The city state has close to a million motor vehicles on the roads, and the 12 per cent of land space set aside for roads is close to being fully utilised.

"Building more train lines," says Dr James Fu, nuTonomy's director of Singapore operations, "will eventually lead to a marginal increase in transport efficiency."

That's because "people will say they don't live near a station, and they want more stations. But more stops will just lead to longer end-to-end travelling time for everyone," he adds.

Dr Fu is hopeful that as the authorities open up more road estate - such as that in one-north - the technology powering today's driverless cars will evolve in sophistication.

"Driving in an urban environment with other human drivers - that's the biggest challenge. But people are confident of solving this," he says.

"People's driving behaviours are different in Orchard Road, the CBD and Jurong East, for example. So the more access you have to different kinds of public roads, you can see the limitations of the current algorithms, what situations they can and can't handle. Right now, we don't know what we don't know, " he adds.

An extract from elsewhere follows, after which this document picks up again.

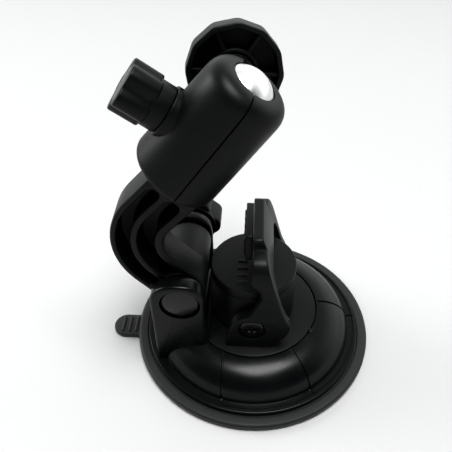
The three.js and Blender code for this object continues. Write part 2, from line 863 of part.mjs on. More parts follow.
// A twelve-sided thumb wheel, open towards the ball and stiffened by ribs.
function lockWheel() {
  const far = wheelNear + wheelThickness;
  const face = far - wheelWeb;
  const turn = Math.PI / wheelSides;
  const blank = plateXZ(polygon(wheelSides, wheelFlat, turn), wheelNear, far);
  const hollow = plateXZ(polygon(wheelSides, wheelFlat - wheelWall, turn), wheelNear - 1, face);
  const hub = turnedY(disc(wheelHub, wheelNear + 0.6, face + 0.2), 36);
  const ribs = [];
  for (let i = 0; i < wheelRibs; i++) {
    const rib = box(wheelHub - 1, wheelFlat - wheelWall + 0.3, wheelNear + 1.1, face + 0.2, -0.4, 0.4);
    ribs.push(rib.rotate([0, 30 + (i * 360) / wheelRibs, 0]));
  }
  const pocket = turnedY(disc(insertRadius + GAP, wheelNear - 1, far - 1), 32);
  const bore = turnedY(disc(screwRadius + 0.4, wheelNear - 1, far + 1), 32);
  return cut(join(blank.subtract(hollow), hub, ...ribs), pocket, bore);
}

const wheelInsert = () =>
  turnedY(ring(screwRadius + GAP, insertRadius, wheelNear + 0.6, wheelNear + wheelThickness - 1.2), 32);
const cameraPad = () => {
  const low = wheelNear + wheelThickness + GAP;
  return turnedY(ring(screwRadius + 0.4, padRingRadius, low, low + padRingThickness), 48);
};

// ---------------------------------------------------------------- assembly
add("suction_pad", suctionPad(), rubber);
add("base_cover", baseCover(), glossPlastic);
add("cam_plate", camPlate(), satinPlastic);
add("plunger_cap", plungerCap(), satinPlastic);
add("plunger_stem", plungerStem(), satinPlastic);
add("lever_pin", leverPin(), steel);
add("pin_clip", pinClip(), steel);
add("cam_lever", leverBail(), satinPlastic);
add("thumb_pad", thumbPad(), satinPlastic);
add("arm_bracket", armBracket(), satinPlastic);
add("pivot_bolt", pivotBolt(), steel);
add("pivot_washer", pivotWasher(), steel);
add("pivot_knob", pivotKnob(), satinPlastic);
add("pivot_nut", pivotNut(), steel);
add("left_jaw", jawLeft(), satinPlastic, head);
add("right_jaw", jawRight(), satinPlastic, head);
add("shell_screw", shellScrew(), steel, head);
add("clamp_nut", nut(3.5, clampScrewRadius + GAP, nutSeat, nutSeat + 2.8), steel, head);
add("clamp_washer", clampWasher(), steel, head);
add("clamp_knob", clampKnob(), satinPlastic, head);
add("clamp_knob_cap", clampKnobCap(), glossPlastic, head);
add("clamp_screw", clampScrew(), steel, head);
add("clamp_ball", clampBall(), chrome, ballGroup);
add("camera_screw", cameraScrew(), steel, ballGroup);
add("lock_wheel", lockWheel(), satinPlastic, ballGroup);
add("wheel_insert", wheelInsert(), steel, ballGroup);
add("camera_pad", cameraPad(), rubber, ballGroup);

export default mount;
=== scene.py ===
# %% [markdown]
# # A suction-cup windscreen mount, piece by piece
# The mount stands on a rubber suction pad. A lever lifts a plunger and so pulls the pad's
# middle up, an arm swings on two ears, and a clamped ball carries the camera screw.

# %% Load the frame
import json
import math

import bmesh
import bpy
import numpy as np
from mathutils import Matrix, Vector


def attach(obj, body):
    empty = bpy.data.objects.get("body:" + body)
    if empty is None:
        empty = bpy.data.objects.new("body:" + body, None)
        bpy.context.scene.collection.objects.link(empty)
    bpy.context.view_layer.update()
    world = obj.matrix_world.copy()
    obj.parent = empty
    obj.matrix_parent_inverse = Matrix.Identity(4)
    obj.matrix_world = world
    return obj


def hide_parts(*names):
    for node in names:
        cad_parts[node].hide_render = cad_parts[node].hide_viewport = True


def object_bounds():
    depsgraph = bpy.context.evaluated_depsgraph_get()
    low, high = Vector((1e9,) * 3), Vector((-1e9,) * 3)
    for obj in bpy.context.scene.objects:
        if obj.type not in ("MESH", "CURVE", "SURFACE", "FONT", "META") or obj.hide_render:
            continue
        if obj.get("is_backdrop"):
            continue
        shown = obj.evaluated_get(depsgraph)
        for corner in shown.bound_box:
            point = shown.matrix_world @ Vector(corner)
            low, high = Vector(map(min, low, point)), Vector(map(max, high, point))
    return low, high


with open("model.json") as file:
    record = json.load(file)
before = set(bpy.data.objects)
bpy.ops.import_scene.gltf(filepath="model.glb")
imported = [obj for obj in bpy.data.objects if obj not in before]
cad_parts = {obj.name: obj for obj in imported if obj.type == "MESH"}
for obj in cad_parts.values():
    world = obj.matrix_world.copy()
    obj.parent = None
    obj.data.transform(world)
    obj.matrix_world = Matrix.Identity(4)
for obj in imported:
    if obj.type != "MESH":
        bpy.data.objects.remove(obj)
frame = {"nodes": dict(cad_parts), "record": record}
cad_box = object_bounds()
MM = 0.001

# %% [markdown]
# ## Places that the pieces share
# These are the same sizes, in millimetres, as in the engineering model. A place is a turned
# frame with an origin: a piece is drawn flat about its own axis and then put there.

# %% Sizes and places
PIVOT = (-19.7, 28.6)  # x and z of the arm's hinge
PIN_Z = 18.9
BEND = (-16.322, 45.771)  # x and z of the middle of the arm's bend
BEND_R = 14.0
UPPER_LEG = 11.1  # straight run from the bend to the head's foot
SWEEP = math.radians(42)  # half of the bend's arc
HEAD_TILT = math.radians(54.5)
HEAD_MIDDLE = -3.0  # y of the head's centre plane
BALL_UP = 26.3  # ball and clamp screw, above the head's foot
CLAMP_UP = 13.6
BARREL_SHIFT = -0.95  # the barrel's foot stands off the seam, towards the knob
BARREL_LEAN = math.radians(2.5)  # and its axis leans back over the seam
SCREW_DROOP = math.radians(12)  # below square to the head


def place(origin, x, z):
    """A 3 by 4 array: columns are where local x, y and z point, then the origin. y is z cross x."""
    x, z = np.array(x, float), np.array(z, float)
    return np.column_stack([x, np.cross(z, x), z, np.array(origin, float)])


head_x = np.array([math.sin(HEAD_TILT), 0, -math.cos(HEAD_TILT)])
head_z = np.array([math.cos(HEAD_TILT), 0, math.sin(HEAD_TILT)])
leg = np.array([math.sin(SWEEP), math.cos(SWEEP)])
side = np.array([-math.cos(SWEEP), math.sin(SWEEP)])
foot = np.array(BEND) + leg * UPPER_LEG + side * BEND_R
head_foot = np.array([foot[0], HEAD_MIDDLE, foot[1]])
ball_centre = head_foot + head_z * BALL_UP
clamp_point = head_foot + head_z * CLAMP_UP
screw_way = np.array([0, math.cos(SCREW_DROOP), 0]) - head_z * math.sin(SCREW_DROOP)

UPRIGHT = place((0, 0, 0), (1, 0, 0), (0, 0, 1))
AT_PIVOT = place((PIVOT[0], 0, PIVOT[1]), (1, 0, 0), (0, 1, 0))
AT_PIN = place((0, 0, PIN_Z), (1, 0, 0), (0, 1, 0))
AT_HEAD = place(head_foot, head_x, head_z)
barrel_z = math.cos(BARREL_LEAN) * head_z + math.sin(BARREL_LEAN) * head_x
barrel_x = math.cos(BARREL_LEAN) * head_x - math.sin(BARREL_LEAN) * head_z
AT_BARREL = place(head_foot + head_x * BARREL_SHIFT, barrel_x, barrel_z)
AT_CLAMP = place(clamp_point, (0, 1, 0), -head_x)
AT_SCREW = place(ball_centre, head_x, screw_way)
print("ball centre:", np.round(ball_centre, 3), "screw points:", np.round(screw_way, 3))

# %% [markdown]
# ## From arrays to a mesh
# Each surface below is a grid of points. One helper puts a grid into a mesh, welds what meets
# at a pole and turns the faces outwards. A second one joins several closed parts of one piece.

# %% Put grids into meshes


def grid_faces(rows, columns, wrap_rows=False, wrap_columns=True):
    """Four corners for each cell of a grid: point, next column, both, next row."""
    i = np.arange(rows if wrap_rows else rows - 1)
    j = np.arange(columns if wrap_columns else columns - 1)
    i, j = np.meshgrid(i, j, indexing="ij")
    up, on = (i + 1) % rows, (j + 1) % columns
    corners = [i * columns + j, i * columns + on, up * columns + on, up * columns + j]
    return np.stack(corners, axis=-1).reshape(-1, 4)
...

Besides roads, driverless cars have the potential to alter city infrastructure by reducing the need for carparks. In a sharing economy, autonomous vehicles will not need to be parked as they can drop off their passengers and proceed to the next destination.

Road space can also be yielded to pedestrians and cyclists as autonomous cars will have the ability to travel closer to one another, and at road speeds which are constant, and less erratic than their human counterparts.

Perhaps the greatest gain and the one most espoused by its proponents is safety. Studies have shown that around 90 per cent of road accidents are due to human error, and driverless cars - whose computers are never tired or distracted - are touted to be safer.

"The driverless car," says Dr Ang, "is not affected by emotions. When you overtake it, it doesn't get angry. It's not affected by tiredness, is more objective and has the potential of exceeding a (human) driver's capabilities."